エクアドールのラファエル・コレア大統領は5月24日、国会で年次施政報告演説をし、ラ米・カリブ諸国共同体(CELAC、加盟33カ国)は独自の「ラ米人権機構」を持つべきだ、と提唱した。
その制度には、米州人権条約(サンホセ条約)を批准した国だけが参加できるとし、批准していない米国が、批准しない限り排除される可能性を示唆した。
米国は、米州諸国機構(OEA)の機関である米州人権委員会(CIDH)を通じ、ワシントンの意向に従わないラ米諸国の「人権状況」を批判しているが、サンホセにある米州人権裁判所には加盟していない。
コレア大統領は、CIDHは不要だと述べた。
大統領はさらに、CELACは外国の庇護を受けるという古い米州の在り方から解放され、独自に議論し合うべきだ、と強調した。
ワシントンに本部のあるOEAについて、「現在まで北米(米国)の利害と考え方に囚われてきたが、これは新時代にあるLAC(ラ米・カリブ)にそぐわない」と前置きし、「OEAは今後、CELACと北米が一致点と対立点を明確にする場になるべきだ」と訴えた。
コレアは、CELACが独自の人権機構を設けるべきだとの考え方を、パナマで4月開かれた第7回米州相会議でも表明している。
大統領は演説で、国際原油価格低迷により国庫は昨年9月から今年4月までの期間に22億4100万ドルの収益を失った、と明らかにした。
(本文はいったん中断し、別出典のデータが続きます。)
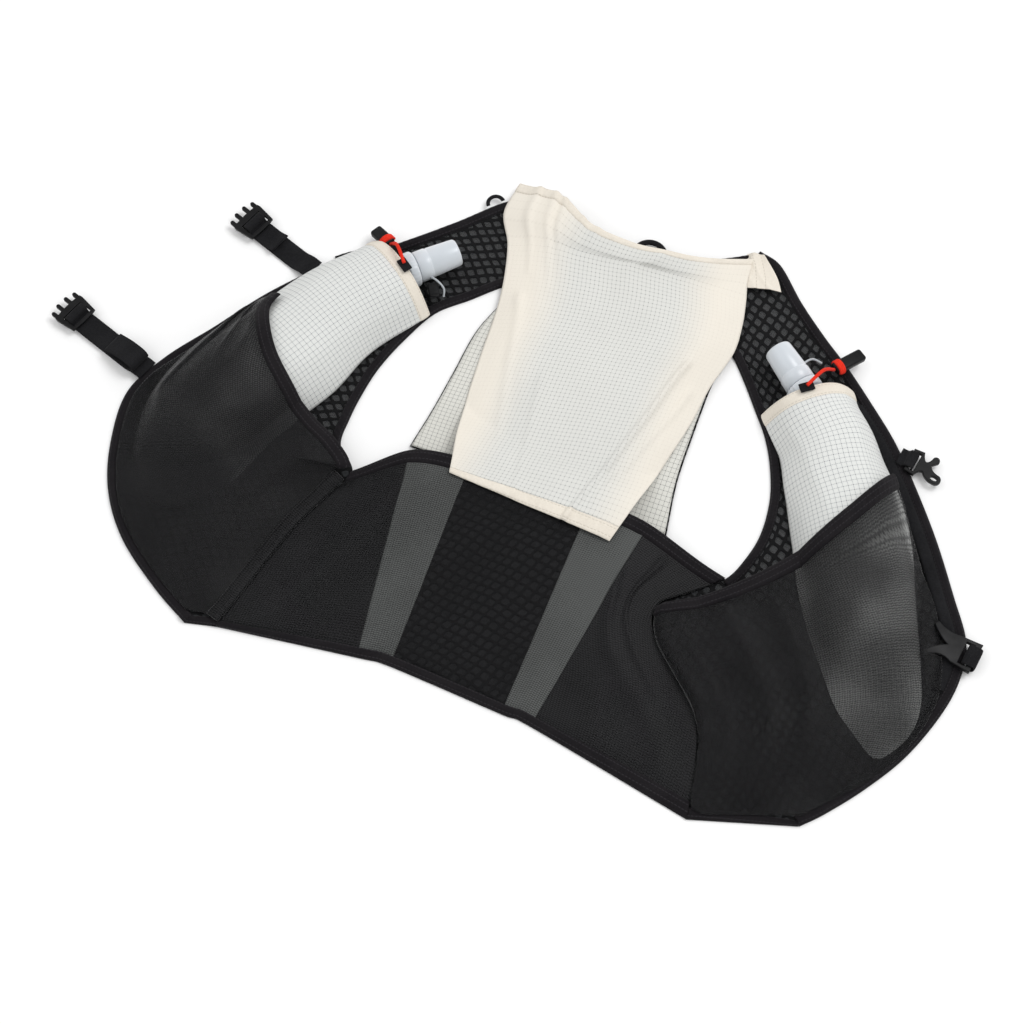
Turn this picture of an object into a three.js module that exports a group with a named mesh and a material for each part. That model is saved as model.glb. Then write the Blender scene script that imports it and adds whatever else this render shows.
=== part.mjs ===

価格は3月、1バレル=34・7ドルまで落ち、「最も苦しい時期だった」と振り返った。
コレアはさらに、34年前の1981年5月24日に「飛行機事故」で死んだとされるハイメ・ロスドース大統領の「事故死」が極めて疑わしいと述べた。この発言は、以前から根強くある暗殺説を踏まえている。
大統領は2013年の施政報告演説時に、ロルドースの遺族に再調査を約束、以来、検察が調査してきた。
今月22日、フェルナンド・コルデロ国防相は、同省の解禁文書をガロ・チリボーガ検事総長に提出したが、そこには、ロルドース大統領の専用機は「ブラックボックスがないまま購入された」旨を記す文書が含まれていた、という。
検事総長は、故大統領の「事故」に関する重要文書が破棄されてしまっていることを明らかにした。CIAの解禁文書には、当時の
エクアドール軍部も「コンドル作戦」に加担していた事実が記されており、チリボーガはこの点にも触れた。
「コンドル作戦」は、コノスール(南米中南部)のブラジル、亜国、ウルグアイ、パラグアイ、チレ、ボリビアの軍政がCIAの肝煎りで結成、相互に協力して反政府勢力を殺害していた。
コレア大統領も演説で、当時の軍部が「コンドル作戦」に加担していたことに触れた。
一方、エクアドール海軍練習帆船グアヤス号は25日、ハバナ港に入港した。